본 포스트는 IBM Data Science 특화 과정7. Data Visualization with Python에 대한 정리노트입니다.

IBM Data Science 전문가 과정 : 정리노트

  1. What is Data Science?
  2. Tools for Data Science
  3. Data Science Methodology
  4. Python for Data Science and AI
  5. Databases and SQL for Data Science
  6. Data Analysis with Python
  7. Data Visualization with Python
  8. [Machine Learning with Python
  9. Applied Data Science Capstone

Jupyter notebook


0 Exploring datasets with Pandas

0.1 Column and row selection

  1. Column and index
    • df.columns, df.index : 열과 행을 Pandas index object로 반환
    • df.columns.tolist(), df.index.tolist() : Index object를 List로 변경. .toframe()으로 pandas frame으로도 변환 가능
  2. Column selection
  3. df.COL_NAME : ‘series’ 반환. 열 이름에 공백이나 특수문자가 있으면 안 됨
  4. df['COL_NAME'] : ‘series’ 반환. 열 이름 제한 없음
  5. df[['COL1', 'COL2', ...]] : ‘dataframe’ 반환
  6. Row selection
  7. df.loc[LABLE] : Filters by lables of index/column (라벨로 접근)
  8. df.iloc[INDEX] : Filters by positions of index/column (위치로 접근)

0.2 Data manipulation

  • String
    • 열 목록이 모두 string인지 확인: all(isinstance(column, str) for column in df.columns)
    • 현재 열 목록을 모두 string으로 치환 : df.columns = list(map(str, df.columns))
    • 필터로 사용할 목록을 생성 : years = list(map(str, range(1980, 2014)))
  • Index set/reset
    • 특정 열을 index로 지정 : df_can.set_index('Country', inplace=True)
    • 행 index를 리셋 : df_tot.reset_index(inplace = True)
  • Transpose
    • 그래프 생성을 위해 행-열 변환 : df_top5 = df_top5[years].transpose()

0.3 Groupby

  1. Split : Data –> Into group by criteria
  2. Apply : Applying a function to each group independently: * .sum(), .count(), .mean() , .std(), .aggregate(), .apply(), …
  3. Combine : Combining the results into a data structure
# group countries by continents and apply sum() function
df_continents = df_can.groupby('Continent', axis=0).sum()

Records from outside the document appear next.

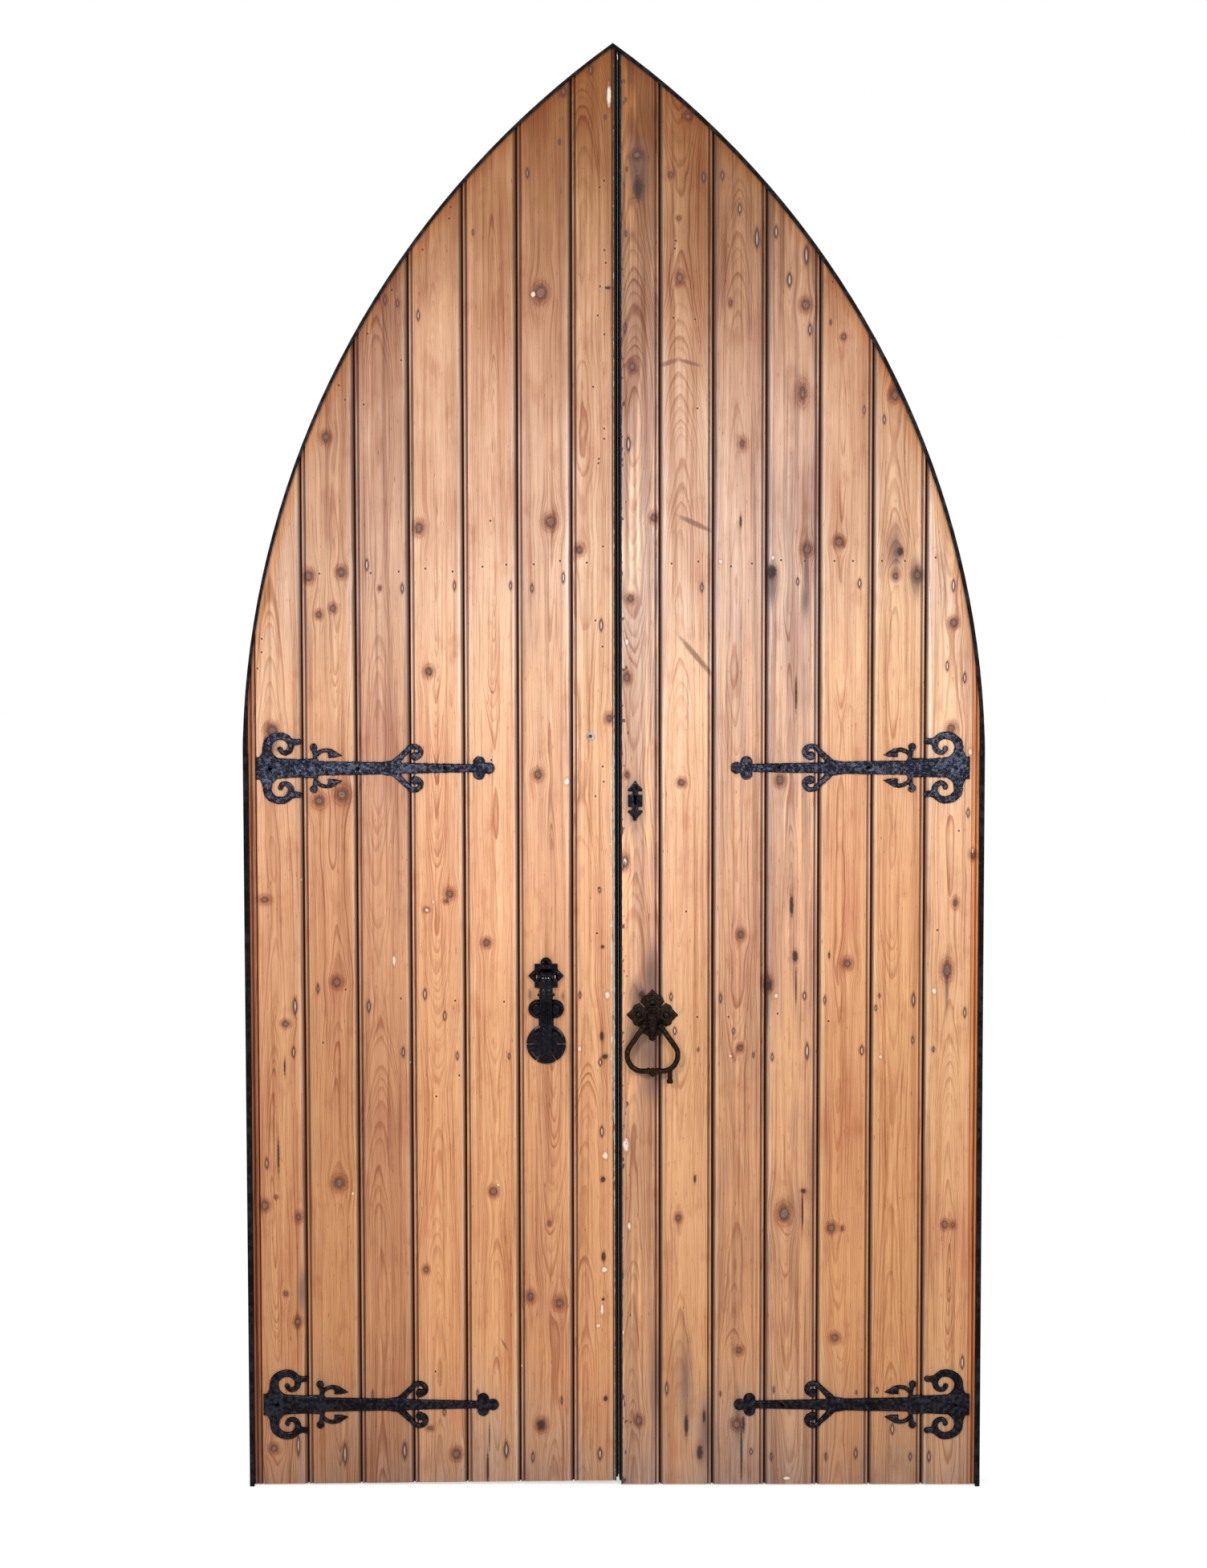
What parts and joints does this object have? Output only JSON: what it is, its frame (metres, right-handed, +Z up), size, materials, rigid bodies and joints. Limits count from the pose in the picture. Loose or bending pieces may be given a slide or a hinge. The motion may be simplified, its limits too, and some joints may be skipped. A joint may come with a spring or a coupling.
{
  "type": "arched double door",
  "caption": "Pair of boarded timber doors under a pointed arch in an iron frame, with scrolled strap hinges, knocker, ring handle, rim lock, drop bar and foot bolt.",
  "frame": {"origin": "on the floor, on the centre line of the arch, half-way through the depth", "axes": "+Z up, +X to the right seen from outside, +Y into the building, which is the way the leaves open"},
  "size_m": [1.564, 0.1226, 3.051],
  "materials": {
    "board_pine": "stripped and waxed old pine",
    "framing_pine": "sawn and waxed old pine",
    "black_paint": "satin black",
    "black_iron": "hammered and blackened",
    "worn_steel": "worn by use"
  },
  "bodies": {
    "frame": {"frame_jamb_left": "black_paint", "frame_jamb_right": "black_paint", "frame_arch_left": "black_paint", "frame_arch_right": "black_paint", "pintles_left": "black_iron", "pintles_right": "black_iron"},
    "left_leaf": {"left_arch_rail": "framing_pine", "left_band_lower": "black_iron", "left_band_upper": "black_iron", "left_board_1": "board_pine", "left_board_2": "board_pine", "left_board_3": "board_pine", "left_board_4": "board_pine", "left_board_5": "board_pine", "left_board_6": "board_pine", "left_board_7": "board_pine", "left_braces": "framing_pine", "left_front_lower": "black_iron", "left_front_upper": "black_iron", "left_hanging_stile": "framing_pine", "left_ledge_bottom": "framing_pine", "left_ledge_hinge": "framing_pine", "left_ledge_lock": "framing_pine", "left_ledge_top": "framing_pine", "left_meeting_stile": "framing_pine", "knocker_plate": "black_iron", "knocker_pin": "worn_steel", "door_viewer": "black_iron", "lock_keeper": "black_iron", "latch_keeper": "black_iron", "foot_bolt_guide": "black_iron"},
    "right_leaf": {"right_arch_rail": "framing_pine", "right_band_lower": "black_iron", "right_band_upper": "black_iron", "right_board_1": "board_pine", "right_board_2": "board_pine", "right_board_3": "board_pine", "right_board_4": "board_pine", "right_board_5": "board_pine", "right_board_6": "board_pine", "right_board_7": "board_pine", "right_braces": "framing_pine", "right_front_lower": "black_iron", "right_front_upper": "black_iron", "right_hanging_stile": "framing_pine", "right_ledge_bottom": "framing_pine", "right_ledge_hinge": "framing_pine", "right_ledge_lock": "framing_pine", "right_ledge_top": "framing_pine", "right_meeting_stile": "framing_pine", "ring_rose": "black_iron", "key_plate": "black_iron", "lock_case": "black_iron", "latch_plate": "black_iron"},
    "knocker_arm": {"knocker_arm": "black_iron"},
    "foot_bolt": {"foot_bolt": "worn_steel"},
    "handle_spindle": {"ring_spindle": "black_iron"},
    "handle_ring": {"ring_handle": "black_iron"},
    "latch_bar": {"latch_bar": "black_iron"},
    "lock_bolt": {"lock_bolt": "worn_steel"}
  },
  "joints": [
    {"name": "left_leaf_swing", "type": "hinge", "parent": "frame", "child": "left_leaf", "pos_m": [-0.763, 0.044, 0], "axis": [0, 0, 1], "range_deg": [0, 100]},
    {"name": "right_leaf_swing", "type": "hinge", "parent": "frame", "child": "right_leaf", "pos_m": [0.763, 0.044, 0], "axis": [0, 0, -1], "range_deg": [0, 100]},
    {"name": "knocker_swing", "type": "hinge", "parent": "left_leaf", "child": "knocker_arm", "pos_m": [-0.1437, -0.052, 1.103], "axis": [-1, 0, 0], "range_deg": [0, 60]},
    {"name": "foot_bolt_slide", "type": "slide", "parent": "left_leaf", "child": "foot_bolt", "axis": [0, 0, -1], "range_m": [0, 0.03]},
    {"name": "spindle_turn", "type": "hinge", "parent": "right_leaf", "child": "handle_spindle", "pos_m": [0.0815, 0, 1.0185], "axis": [0, 1, 0], "range_deg": [0, 40]},
    {"name": "ring_swing", "type": "hinge", "parent": "handle_spindle", "child": "handle_ring", "pos_m": [0.0815, -0.051, 0.9975], "axis": [-1, 0, 0], "range_deg": [0, 110]},
    {"name": "latch_bar_drop", "type": "hinge", "parent": "right_leaf", "child": "latch_bar", "pos_m": [0.165, 0.041, 1.0325], "axis": [0, -1, 0], "range_deg": [0, 100]},
    {"name": "lock_bolt_slide", "type": "slide", "parent": "right_leaf", "child": "lock_bolt", "axis": [-1, 0, 0], "range_m": [0, 0.025]}
  ]
}
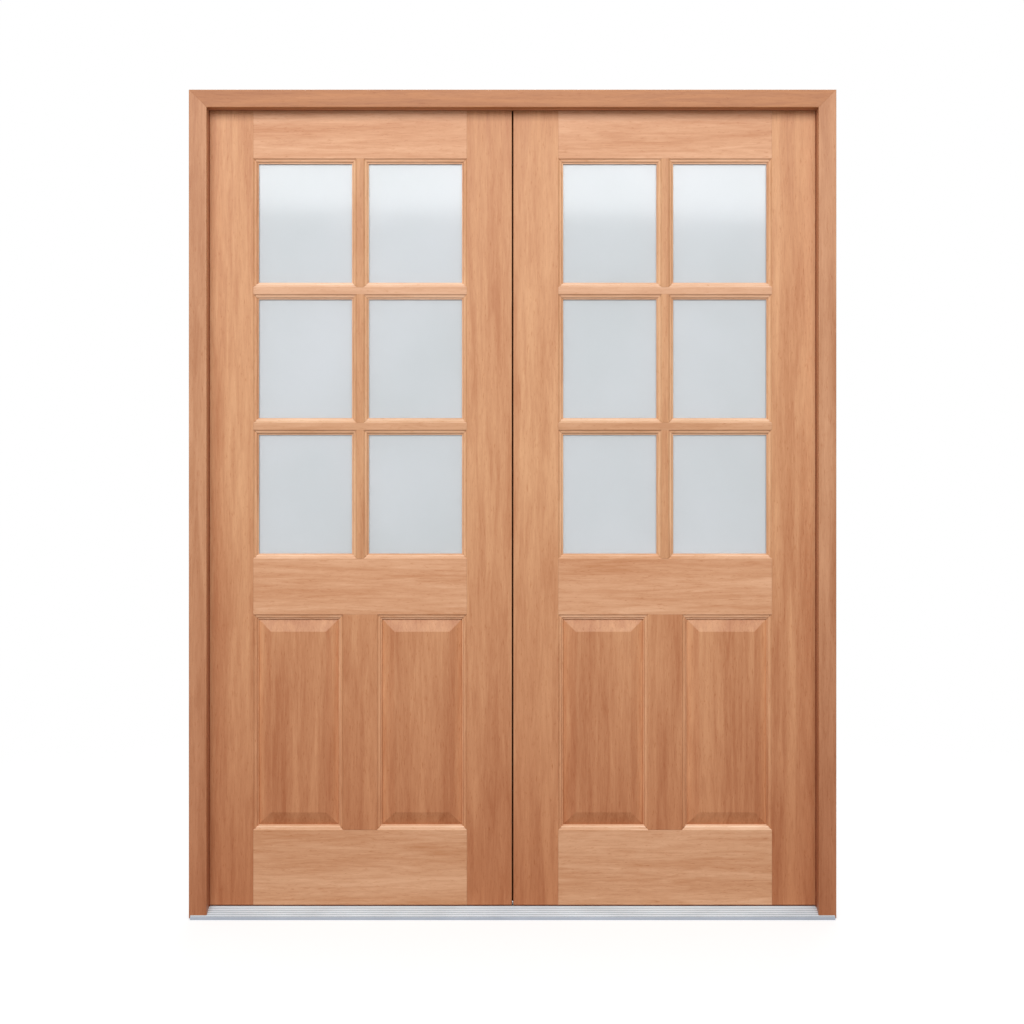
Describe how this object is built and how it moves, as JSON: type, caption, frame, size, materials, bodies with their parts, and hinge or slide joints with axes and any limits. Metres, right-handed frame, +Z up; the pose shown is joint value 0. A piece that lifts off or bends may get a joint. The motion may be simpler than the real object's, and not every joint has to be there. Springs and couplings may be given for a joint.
{
  "type": "french doors",
  "caption": "Pair of inward-opening timber french doors in their own frame, with divided satin lights over a mid rail and raised panels, flat mitred casing and fluted sill.",
  "frame": {"origin": "middle of the sill's underside, in line with the outer edge of the jambs", "axes": "+X across the opening as seen from outside, +Y into the building, +Z up"},
  "size_m": [1.5894, 0.0998, 2.0366],
  "materials": {
    "upright_wood": "clear satin over vertical grain",
    "level_wood": "clear satin over level grain",
    "mullion_wood": "clear satin over vertical grain",
    "panel_wood": "clear satin over vertical grain",
    "bead_wood": "clear satin",
    "casing_wood": "clear satin over vertical grain",
    "head_casing_wood": "clear satin over level grain",
    "jamb_wood": "clear satin",
    "hidden_wood": "bare",
    "pane_glass": "satin",
    "sill_aluminium": "mill satin",
    "hinge_steel": "satin",
    "bolt_steel": "satin",
    "screw_steel": "zinc",
    "seal_rubber": "matt"
  },
  "bodies": {
    "frame": {"head_jamb": "jamb_wood", "left_jamb": "jamb_wood", "right_jamb": "jamb_wood", "head_casing": "head_casing_wood", "left_casing": "casing_wood", "right_casing": "casing_wood", "head_weatherstrip": "seal_rubber", "left_weatherstrip": "seal_rubber", "right_weatherstrip": "seal_rubber", "sill_deck": "sill_aluminium", "sill_core": "hidden_wood", "sill_riser": "hidden_wood", "head_keeper": "bolt_steel", "sill_keeper": "bolt_steel", "left_jamb_hinge_leaves": "hinge_steel", "right_jamb_hinge_leaves": "hinge_steel", "hinge_pins": "hinge_steel"},
    "left_leaf": {"left_hinge_stile": "upright_wood", "left_meeting_stile": "upright_wood", "left_top_rail": "level_wood", "left_mid_rail": "level_wood", "left_bottom_rail": "level_wood", "left_rail_tenons": "hidden_wood", "left_mullion": "mullion_wood", "left_lower_glazing_bar": "level_wood", "left_upper_glazing_bar": "level_wood", "left_short_glazing_bars": "upright_wood", "left_glass_panes": "pane_glass", "left_glazing_beads": "bead_wood", "left_outer_panel": "panel_wood", "left_inner_panel": "panel_wood", "left_hinge_leaves": "hinge_steel", "left_bottom_sweep": "seal_rubber", "left_meeting_seal": "seal_rubber", "top_bolt_plate": "bolt_steel", "bottom_bolt_plate": "bolt_steel"},
    "right_leaf": {"right_hinge_stile": "upright_wood", "right_meeting_stile": "upright_wood", "right_top_rail": "level_wood", "right_mid_rail": "level_wood", "right_bottom_rail": "level_wood", "right_rail_tenons": "hidden_wood", "right_mullion": "mullion_wood", "right_lower_glazing_bar": "level_wood", "right_upper_glazing_bar": "level_wood", "right_short_glazing_bars": "upright_wood", "right_glass_panes": "pane_glass", "right_glazing_beads": "bead_wood", "right_outer_panel": "panel_wood", "right_inner_panel": "panel_wood", "right_hinge_leaves": "hinge_steel", "right_bottom_sweep": "seal_rubber", "right_meeting_seal": "seal_rubber"},
    "top_bolt": {"top_bolt": "bolt_steel"},
    "bottom_bolt": {"bottom_bolt": "bolt_steel"}
  },
  "joints": [
    {"name": "left_leaf_swing", "type": "hinge", "parent": "frame", "child": "left_leaf", "pos_m": [-0.76415, 0.0695, 1.0541], "axis": [0, 0, 1], "range_deg": [0, 170]},
    {"name": "right_leaf_swing", "type": "hinge", "parent": "frame", "child": "right_leaf", "pos_m": [0.76415, 0.0695, 1.0541], "axis": [0, 0, -1], "range_deg": [0, 170]},
    {"name": "top_bolt_slide", "type": "slide", "parent": "left_leaf", "child": "top_bolt", "axis": [0, 0, 1], "range_m": [0, 0.015]},
    {"name": "bottom_bolt_slide", "type": "slide", "parent": "left_leaf", "child": "bottom_bolt", "axis": [0, 0, -1], "range_m": [0, 0.015]}
  ]
}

# note: the output of the groupby method is a `groupby' object.
print(type(df_can.groupby('Continent', axis=0)))


1 Introduction to Data Visualization

Jupyter Notebook - Import

1.1 Data visualization

  • Why build visuals?
    1. For exploratory data analysis
    2. Communicate data clearly
    3. Share unbiased representation of data
    4. Use them to support recommendations to different stakeholders

Data Looks Better Naked - Less is better!

  • Main libraries
    1. matplotlib
    2. seaborn
    3. folium

1.2 Matplotlib Architecture

No Layer Library
1 Scripting Pyplot
2 Artist Artist
3 Backend Figure canvas, Renderer, Event

1.3 Matplotlib Example

  • Magic function
    • %matplotlib inline
    • %matplotlib notebook : 한 번 그려진 plot도 변경 가능
%matplotlib inline   # Using inline backend

import matplotlib as mpl
import matplotlib.pyplot as plt

### 사용 스타일
print(plt.style.available)  # 가능 스타일 인쇄
mpl.style.use(['ggplot'])  # 'ggplot' 사용 선정
### Example
haiti.index = haiti.index.map(int)  # haiti df의 index를 int로 변경
haiti.plot(kind='line')  # df.plot()으로 간단하게 그래프 생성. kind parameter로 그래프 종류 선정

plt.title('Immigration from Haiti')
plt.ylabel('Number of immigrants')
plt.xlabel('Years')
plt.text(2000, 6000, '2010 Earthquake')  # (2000, 6000) 위치에 해당 텍스트 삽입

plt.show()  # 그래프 생성

2 Basic Visualization tools

2.1 Area plot

  • Area plot
    • kind = ‘area’
    • stacked = True or False
    • alpha = 0 to 1, Transparency
df_top5.plot(kind='area',
             alpha=0.25, # 0-1, default value a= 0.5
             stacked=False,
             figsize=(20, 10),
            )

plt.title('Immigration Trend of Top 5 Countries')
plt.ylabel('Number of Immigrants')
plt.xlabel('Years')

plt.show()

2.2 Using artist layer

  • plt (= matplotlib.pyplot) : Script layer에서 작업
  • ax 객체를 생성하여 현재 그래프를 할당하고, method를 호출하여 속성을 변경 가능 : Artist layer에서 작업 (preferred)
ax = df_top5.plot(kind='area', alpha=0.35, figsize=(20, 10))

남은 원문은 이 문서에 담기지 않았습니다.